1002 S’il est vrai que le Christ nous ressuscitera “au dernier jour”, il est vrai aussi que, d’une certaine façon, nous sommes déjà ressuscités avec le Christ. En effet, grâce à l’Esprit Saint, la vie chrétienne est, dès maintenant sur terre, une participation à la mort et à la résurrection du Christ :

Ensevelis avec le Christ lors du Baptême, vous en êtes aussi ressuscités avec lui, parce que vous avez cru en la force de Dieu qui l’a ressuscité des morts (…). Du moment donc que vous êtes ressuscités avec le Christ, recherchez les choses d’en haut, là où se trouve le Christ, assis à la droite de Dieu (Col 2, 12 ; 3, 1).

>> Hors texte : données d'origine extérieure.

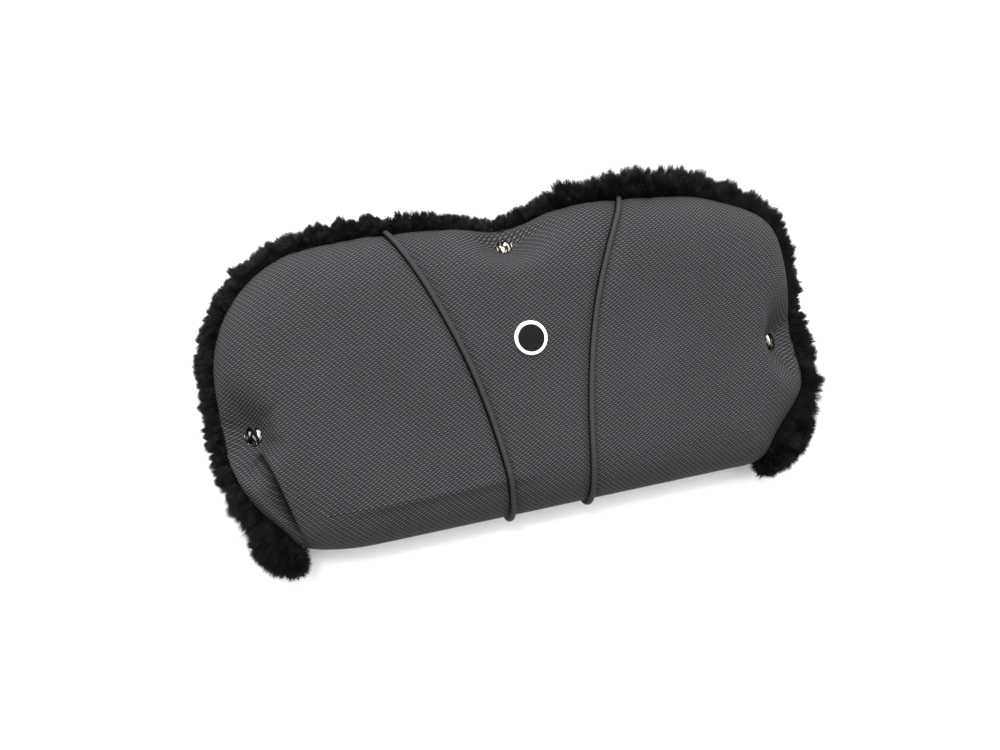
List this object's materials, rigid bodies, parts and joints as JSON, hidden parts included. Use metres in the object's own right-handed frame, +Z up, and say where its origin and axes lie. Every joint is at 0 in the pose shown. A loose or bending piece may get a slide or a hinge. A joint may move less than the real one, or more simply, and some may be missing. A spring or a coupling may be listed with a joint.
{
  "type": "hand warmer muff",
  "caption": "Padded two-lobed muff, folded over a push bar, with a fur lining, piped panels and snap fasteners that close its front half onto its back half.",
  "frame": {"origin": "below the middle of the muff's box, on the surface that its back half lies on", "axes": "+X along the fold, +Y from the fold towards the two lobes, +Z up through the front half"},
  "size_m": [0.534, 0.2629, 0.0705],
  "materials": {
    "shell_fabric": "matte",
    "piping_fabric": "matte",
    "piping_cord": "matte",
    "wadding": "matte",
    "faux_fur": "matte",
    "snap_patch": "matte",
    "cap_metal": "polished",
    "snap_metal": "satin",
    "spring_wire": "satin",
    "badge_metal": "satin",
    "badge_inlay": "gloss"
  },
  "bodies": {
    "back_half": {"back_fur_lining": "faux_fur", "back_piping_cord_left": "piping_cord", "back_piping_cord_right": "piping_cord", "back_piping_cover_left": "piping_fabric", "back_piping_cover_right": "piping_fabric", "back_shell_centre": "shell_fabric", "back_shell_left": "shell_fabric", "back_shell_right": "shell_fabric", "back_snap_patch_centre": "snap_patch", "back_snap_patch_left": "snap_patch", "back_snap_patch_right": "snap_patch", "back_wadding": "wadding", "snap_post_centre": "cap_metal", "snap_post_left": "cap_metal", "snap_post_right": "cap_metal", "snap_stud_centre": "snap_metal", "snap_stud_left": "snap_metal", "snap_stud_right": "snap_metal"},
    "front_half": {"badge_inlay": "badge_inlay", "badge_plate": "badge_metal", "badge_push_nuts": "snap_metal", "front_fur_lining": "faux_fur", "front_piping_cord_left": "piping_cord", "front_piping_cord_right": "piping_cord", "front_piping_cover_left": "piping_fabric", "front_piping_cover_right": "piping_fabric", "front_shell_centre": "shell_fabric", "front_shell_left": "shell_fabric", "front_shell_right": "shell_fabric", "front_snap_patch_centre": "snap_patch", "front_snap_patch_left": "snap_patch", "front_snap_patch_right": "snap_patch", "front_wadding": "wadding", "snap_cap_centre": "cap_metal", "snap_cap_left": "cap_metal", "snap_cap_right": "cap_metal", "snap_socket_centre": "snap_metal", "snap_socket_left": "snap_metal", "snap_socket_right": "snap_metal", "snap_spring_centre": "spring_wire", "snap_spring_left": "spring_wire", "snap_spring_right": "spring_wire"}
  },
  "joints": [
    {"name": "fold_open", "type": "hinge", "parent": "back_half", "child": "front_half", "pos_m": [0, -0.1319, 0.034], "axis": [1, 0, 0], "range_deg": [0, 180]}
  ]
}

1003 Unis au Christ par le Baptême, les croyants participent déjà réellement à la vie céleste du Christ ressuscité (cf. Ph 3, 20), mais cette vie demeure “cachée avec le Christ en Dieu” (Col 3, 3) “Avec lui Il nous a ressuscités et fait asseoir au cieux, dans le Christ Jésus” (Ep 2, 6). Nourris de son corps dans l’Eucharistie, nous appartenons déjà au Corps du Christ. Lorsque nous ressusciterons au dernier jour nous serons aussi “manifestés avec lui pleins de gloire” (Col 3, 3).

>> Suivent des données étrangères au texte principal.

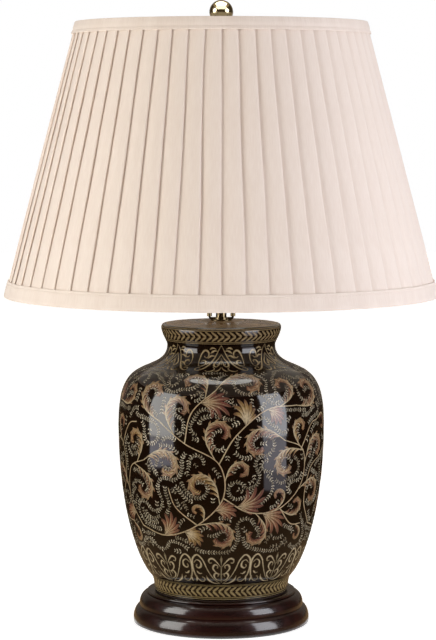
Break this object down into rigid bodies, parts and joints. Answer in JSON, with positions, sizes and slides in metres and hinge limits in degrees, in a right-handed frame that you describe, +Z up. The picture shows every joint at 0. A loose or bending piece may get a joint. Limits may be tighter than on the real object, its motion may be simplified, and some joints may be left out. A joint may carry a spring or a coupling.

1004 Dans l’attente de ce jour, le corps et l’âme du croyant participent déjà à la dignité d’être “au Christ” ; d’où l’exigence de respect envers son propre corps, mais aussi envers celui d’autrui, particulièrement lorsqu’il souffre :

Le corps est pour le Seigneur, et le Seigneur pour le corps. Et Dieu, qui a ressuscité le Seigneur, nous ressuscitera, nous aussi, par sa puissance. Ne savez-vous pas que vos corps sont des membres du Christ ? (…) Vous ne vous appartenez pas (…) Glorifiez donc Dieu dans votre corps (1 Co 6, 13-15. 19-20).